Human analysis of review footage: making the process more efficient
Cameras featuring built-in video analytics and intelligent video functions such as video motion detection, audio detection and applications supported by a camera application platform can be used as alarm triggers to activate recording and make human analysis of review footage more efficient, manageable and less prone to error by flagging relevant sections of recordings.
As well as being able to trigger and send notification of events/alerts to relevant stakeholders via e-mail, HTTP and TCP.
Camera audio functions can be used not only to trigger alerts and warn operators of incidents, but also allow them to remotely listen in and communicate with, for example, intruders via public address speakers (or, in an emergency, to warn crowds to disperse).
Triggers may also connect to external devices such as sensors and relays to, for example, turn on lights or lock doors when an alert is received.
This advanced functionality and performance event-driven intelligence enables the configuration of site or incident-specific systems programmed to automatically detect exceptions such as the build-up of crowds, left objects, abandoned vehicle detection, etc: whatever is relevant to the particular security situation at hand.
The cornerstone of effective management of any situation, be it terrorism or natural disaster, is ‘organisation and preparedness’ and having up-to-date intelligence on which to make informed decisions.
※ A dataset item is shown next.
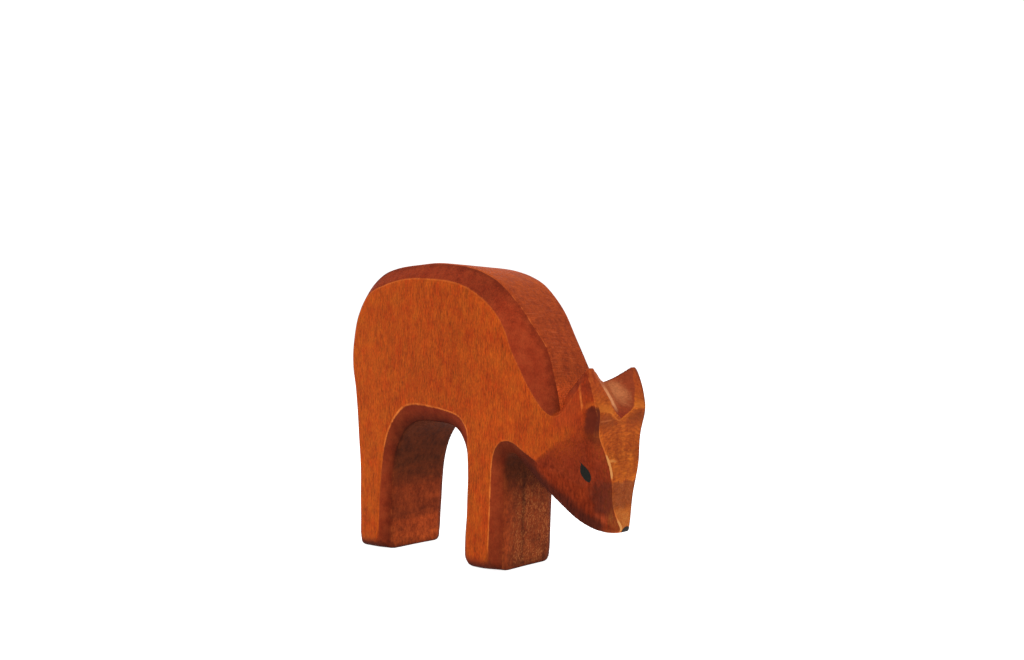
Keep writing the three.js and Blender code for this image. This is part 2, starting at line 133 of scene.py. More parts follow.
NOTCH = np.array([
    [58, 46.4, 12.4, 12.6, 0.1],
    [56, 44.6, 10.4, 10.5, 0.1],
    [54.75, 43.55, 8.0, 8.6, 0.1],
    [54.1, 43, 6.1, 7.9, 0.1],
    [53.3, 42.35, 4.55, 7.65, 0.1],
    [52.3, 41.55, 2.8, 7.5, 0.15],
    [51.5, 40.91, 1.3, 7.35, 0.2],
    [50.9, 40.87, 0.05, 7.2, 0.3],
    [50, 41.48, 0.05, 6.9, 0.45],
    [48.7, 42.37, 0.05, 6.25, 0.6],
    [46.5, 43.88, 0.05, 5.25, 0.6],
    [45.4, 44.63, 0.05, 4.8, 0.3],
    [44.2, 45.45, 0.05, 3.75, 0],
    [43.4, 45.97, 0.05, 2.65, -0.4],
    [42.6, 46.46, 0.05, 1.65, -0.75],
    [42, 46.82, 0.05, 0.9, -0.95],
    [41.4, 47.14, 0.05, 0.35, -1],
])

# Colour along the outline: stain, with painted shade in the dark rows under the jaw, the throat and the belly arch.
# Each row is a station, then how light, how amber and how red the sawn face is, how light the chamfer is, and how worn
# its edges at the flank and at the sawn face are.
STAIN = np.array([
    [0, 0.25, 0.1, 0.2, 0.6, 0.1, 0.1],
    [3, 0.8, 0.1, 0.2, 0.9, 0.1, 0.3],
    [8, 0.85, 0.2, 0.3, 0.95, 0.2, 0.3],
    [14, 0.95, 0.3, 0.3, 0.78, 0.35, 0.3],
    [18, 1.0, 0.35, 0.25, 0.8, 0.5, 0.3],
    [21, 1.0, 0.35, 0.25, 0.92, 0.45, 0.3],
    [24, 1.0, 0.35, 0.25, 0.86, 0.4, 0.3],
    [27, 0.85, 0.4, 0.35, 0.76, 0.2, 0.2],
    [28.2, 0.7, 0.42, 0.45, 0.86, 0.2, 0.35],
    [29.3, 0.6, 0.45, 0.55, 1.1, 0.2, 0.5],
    [32, 0.6, 0.4, 0.6, 1.1, 0.2, 0.9],
    [35, 0.75, 0.35, 0.5, 1.02, 0.2, 0.5],
    [38, 0.7, 0.35, 0.5, 0.9, 0.2, 0.1],
    [40, 0.2, 0.3, 0.5, 0.8, 0.1, 0],
    [44, 0.1, 0.3, 0.5, 0.9, 0.15, 0],
    [46, 0.6, 1, 0, 1.05, 0.5, 0.3],
    [50, 0.62, 1, 0, 1, 0.9, 0.4],
    [53, 0.55, 1, 0.05, 1, 0.5, 0],
    [55, 0.6, 0.95, 0.1, 1, 0.3, 0],
    [58, 0.72, 1, 0, 1, 0, 0],
    [62, 0.8, 1, 0, 0.9, 0, 0],
    [64, 0.3, 0.3, 0.5, 0.8, 0, 0],
    [66, 0.15, 0.1, 0.5, 0.7, 0, 0],
    [70, 0.1, 0.1, 0.4, 0.6, 0, 0],
    [73, 0.05, 0.1, 0.4, 0.46, 0, 0],
    [75, 0, 0.1, 0.3, 0.4, 0.1, 0],
    [78, 0, 0.1, 0.2, 0.5, 0.5, 0],
    [79, 0.05, 0, 0.1, 0.8, 0.8, 0.1],
    [80, 0.3, 0, 0, 1.0, 1, 0.1],
    [81, 0.85, 0, 0.1, 1.0, 1, 0.2],
    [83, 0.95, 0.05, 0.15, 0.88, 1, 0.3],
    [84, 0.75, 0.05, 0.15, 0.9, 0.6, 0.3],
    [85, 0.55, 0.05, 0.15, 0.7, 0.1, 0.3],
    [86, 0.25, 0, 0.2, 0.55, 0, 0.1],
    [89, 0.3, 0, 0.2, 0.6, 0.1, 0.1],
    [92, 0.8, 0.05, 0.15, 0.95, 0.6, 0.3],
    [95, 0.6, 0, 0.1, 0.97, 0.6, 0.2],
    [98, 0.2, 0, 0.1, 0.8, 0.7, 0.1],
    [101, 0.1, 0, 0.1, 0.6, 0.9, 0.1],
    [104, 0.1, 0, 0.1, 0.56, 0.6, 0.1],
    [107, 0.08, 0, 0.1, 0.56, 1.1, 0.15],
    [109, 0.08, 0, 0.1, 0.66, 0.7, 0.15],
    [110, 0.14, 0, 0, 0.8, 0.3, 0.15],
    [111.2, 0.22, 0, 0.1, 0.92, 0.15, 0.2],
    [111.9, 0.5, 0, 0.25, 0.95, 0.15, 0.2],
    [113, 0.5, 0, 0.2, 0.95, 0.1, 0.2],
    [113.4, 0.4, 0, 0.2, 0.95, 0.1, 0.2],
    [114, 0.8, 0.05, 0.15, 0.95, 0.1, 0.2],
    [115.5, 0.85, 0.1, 0.1, 0.85, 0.05, 0.2],
    [117, 0.3, 0, 0.2, 0.6, 0.05, 0.1],
])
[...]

Through the use of an open, standards-based, IP-network-centric functional and management architecture providing easy integration with available third party applications, such as Geographic Information Systems (GIS), converging physical security solutions and Information Technology – when coupled with the right front end operating platform or Physical Information Management System (PSIM) – we clearly realise this objective in managing any disruptive incident.
Something which cannot be said about today’s legacy systems.
On the other hand, do we really want an overburdening State ‘intelligently’ watching over us?